Dave's newer study regards another issue, which I must stress is also
present in the old GIL algorithm, and therefore must have affected, if
it is serious, real-world applications in 2.x. And indeed, the test I
recently added to ccbench evidences the huge drop in socket I/Os per
second when there's a background CPU thread; this test exercises the
same situation as Dave's demos, only with a less trivial CPU workload:

== CPython 2.7b2+.0 (trunk:81274M) ==
== x86_64 Linux on 'x86_64' ==

--- I/O bandwidth ---

Background CPU task: Pi calculation (Python)

CPU threads=0: 23034.5 packets/s.
CPU threads=1: 6.4 ( 0 %)
CPU threads=2: 15.7 ( 0 %)
CPU threads=3: 13.9 ( 0 %)
CPU threads=4: 20.8 ( 0 %)

(note: I've just changed my desktop machine, so these figures are
different from what I've posted weeks or months ago)

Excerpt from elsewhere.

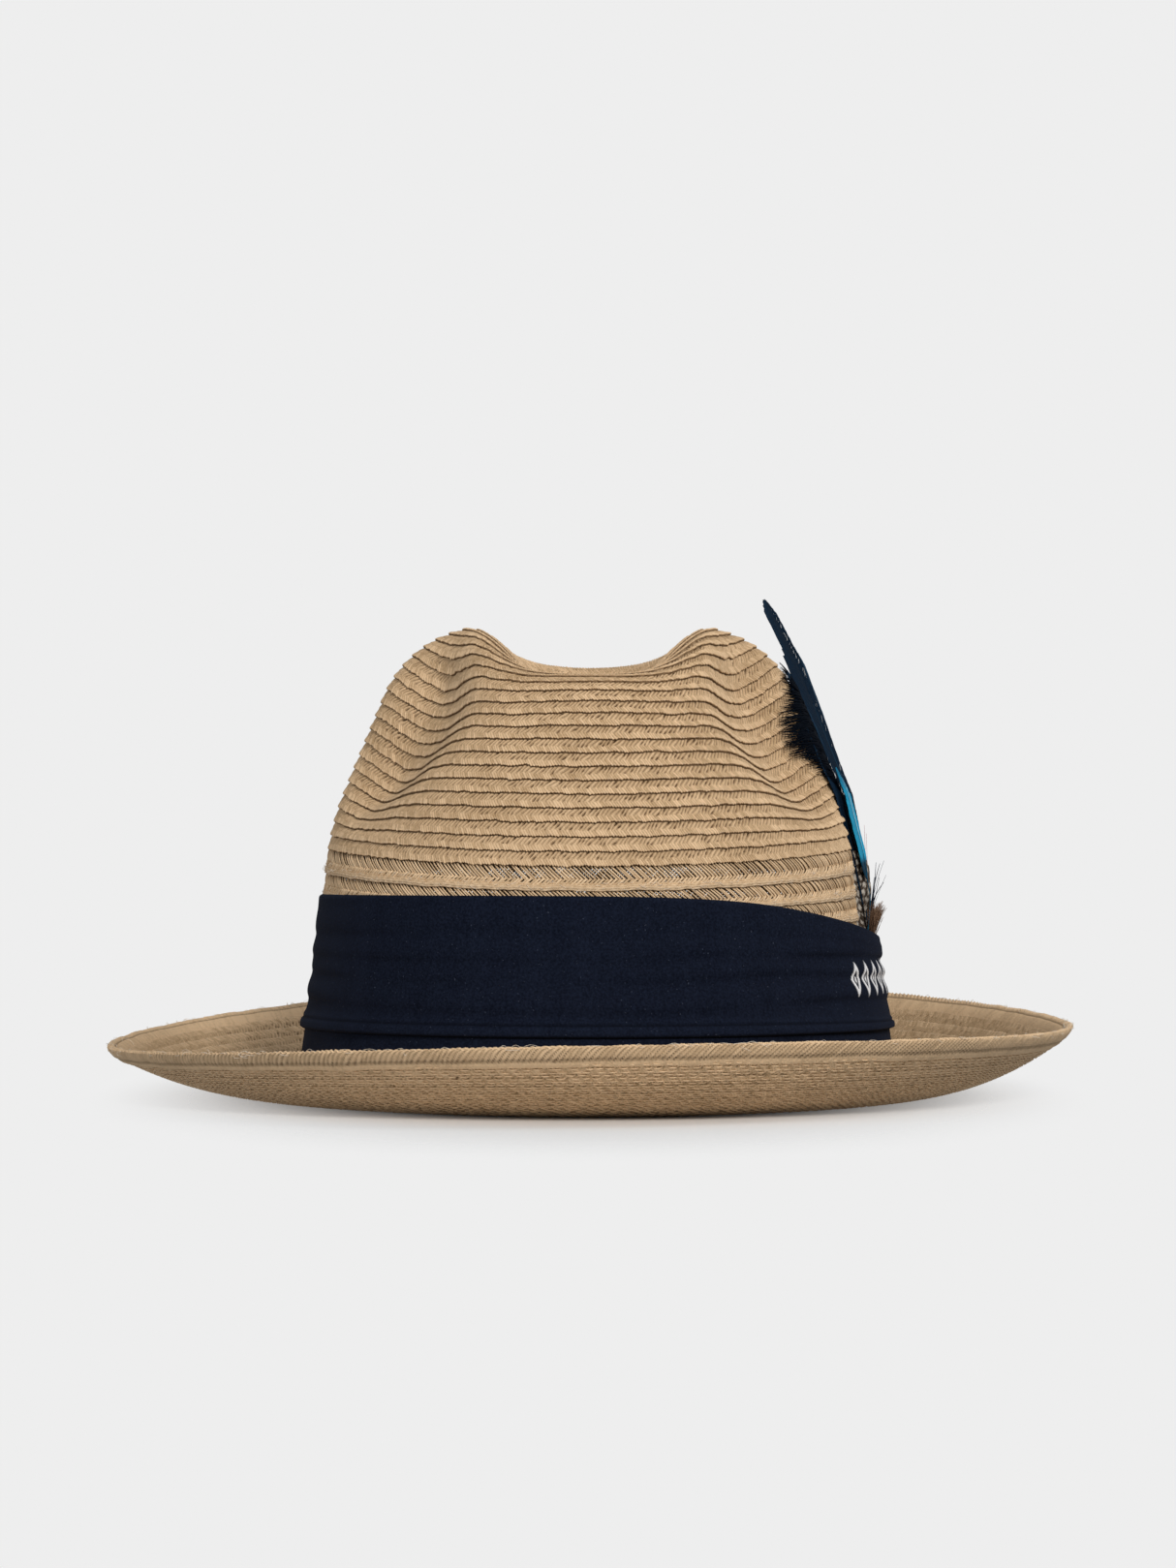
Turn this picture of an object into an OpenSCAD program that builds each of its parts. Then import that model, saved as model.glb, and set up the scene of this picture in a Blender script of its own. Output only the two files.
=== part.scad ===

Regardless of the fact that apparently noone reported it in real-world
conditions, we *could* decide that the issue needs fixing. If we
decide so, Nir's approach is the most rigorous one: it tries to fix
the problem thoroughly, rather than graft an additional heuristic. Nir
also has tested his patch on a variety of machines, more so than Dave
and I did with our own patches; he is obviously willing to go forward.

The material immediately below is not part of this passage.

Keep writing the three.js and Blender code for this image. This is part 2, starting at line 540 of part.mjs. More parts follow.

Right now, there are two problems with Nir's proposal:

- first, what Nick said: the difficulty of having reliable
  high-precision cross-platform time sources, which are necessary for
  the BFS algorithm. Ironically, timestamp counters have their own
  problems on multi-core machines (they can go out of sync between
  CPUs). gettimeofday() and clock_gettime() may be precise enough on
  most Unices, though.

- second, the BFS algorithm is not that well-studied, since AFAIK it
  was refused for inclusion in the Linux kernel; someone in the
  python-dev community would therefore have to make sense of, and
  evaluate, its heuristic.

I also don't consider my own patch a very satisfactory "solution",
although it has the reassuring quality of being simple and short (and
easy to revert!).

That said, most of us are programmers and we love to invent ways
of fixing technical issues. It sometimes leads us to consider some
things issues even when they are mostly theoretical. This is why I
am lukewarm on this. I think interested people should focus on
real-world testing (rather than Dave and I's synthetic tests) of the new
GIL, with or without the various patches, and share the results.

Otherwise, Dj Gilcrease's suggestion of waiting for third-party reports
is also a very good one.

Regards

Antoine.